L’essentiel de cette collection est constitué des reproductions des documents réalisés des mains des enfants réfugiés dans le hameau de l’Ain entre 1943 et 1944, racontant la vie de la colonie, les migrations et les déchirures familiales. 
Les originaux des documents ont été à nouveau numérisés, et tirés sur des papiers, selon les procédés dernier cri de la branche photographique des papiers Canson. 
« Les couleurs et les contrastes sont restitués, l’exposition va retrouver un nouvel éclat », se félicite Dominique Vidaud, l’actif directeur du mémorial.

Couleurs de l’insouciance

Cette opération s’accompagne de la sortie d’un catalogue de 224 pages réalisé par la Bibliothèque nationale de France (BNF), contenant les 287 documents remastérisés de la collection d’Izieu, sous le titre Couleurs de l’insouciance.
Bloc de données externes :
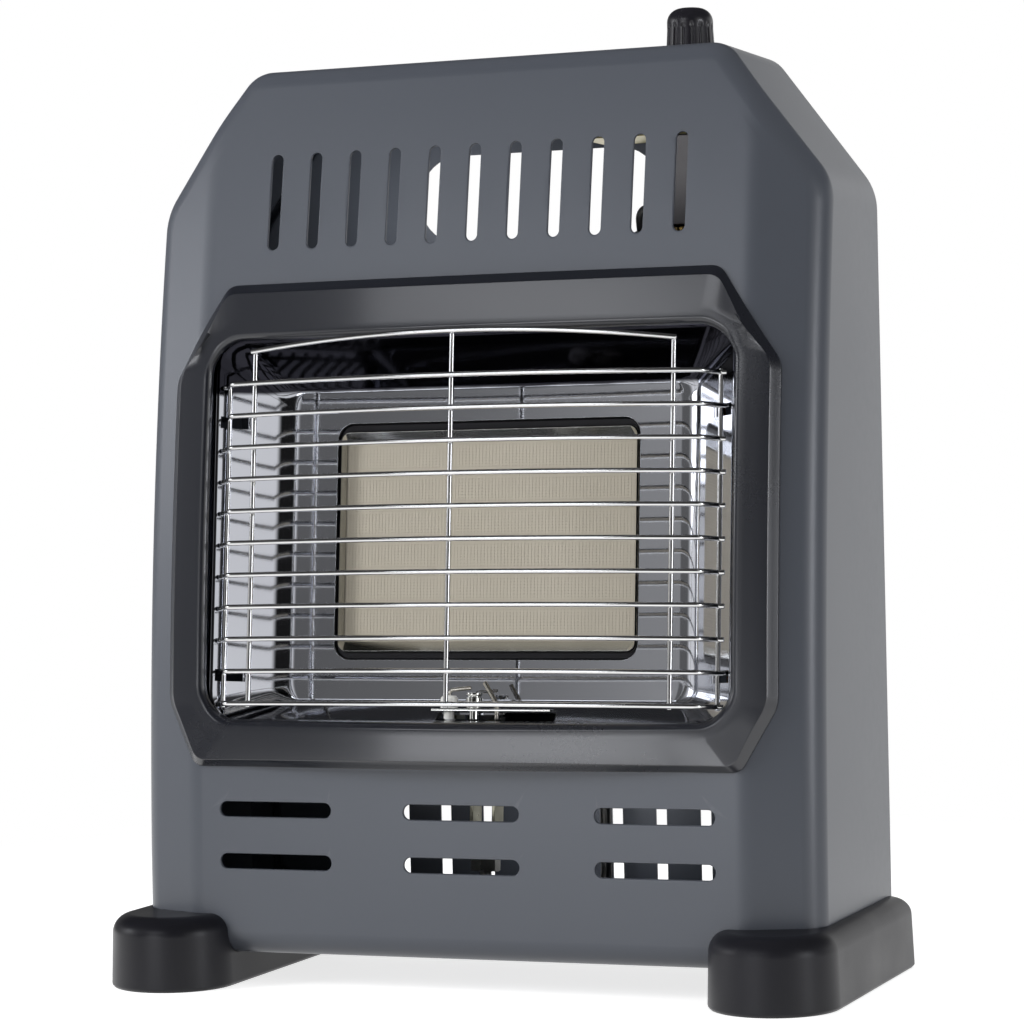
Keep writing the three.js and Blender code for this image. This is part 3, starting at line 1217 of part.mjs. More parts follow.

Il s’agit des documents présentés au mémorial et d’autres qui restent en réserve. Le livre en grand format s’annonce de grande qualité. 
Le tout provient du fonds Sabine Zlatin, du nom de la directrice de la colonie qui avait préservé et déposé les documents à la BNF, et s’était battue avec le préfet Pierre-Marcel Wiltzer pour la réalisation du mémorial, inauguré en 1994. Un récit historique de la vie de la colonie, et un texte sur la mémoire du lieu accompagneront les images.
Dans le mouvement de cette grande restauration documentaire, une exposition exceptionnelle est prévue le 6 avril 2022, jour de commémoration de la rafle des enfants d’Izieu. Vingt documents originaux vont sortir de la BNF et seront présentés dans une vitrine du mémorial. 
Jamais la BNF n’a prêté des documents sortis de ses réserves pour une exposition extérieure de plusieurs mois, signe d’un engagement très fort. Des travaux de sécurisation, de lumière et d’hydrométrie sont prévus pour réceptionner les trésors historiques dans de bonnes conditions. 
L’expo comprendra aussi des documents des archives de Serge Klarsfeld, l’avocat et historien qui a retracé le parcours de tous les enfants d’Izieu, et qui a permis de donner vie au mémorial.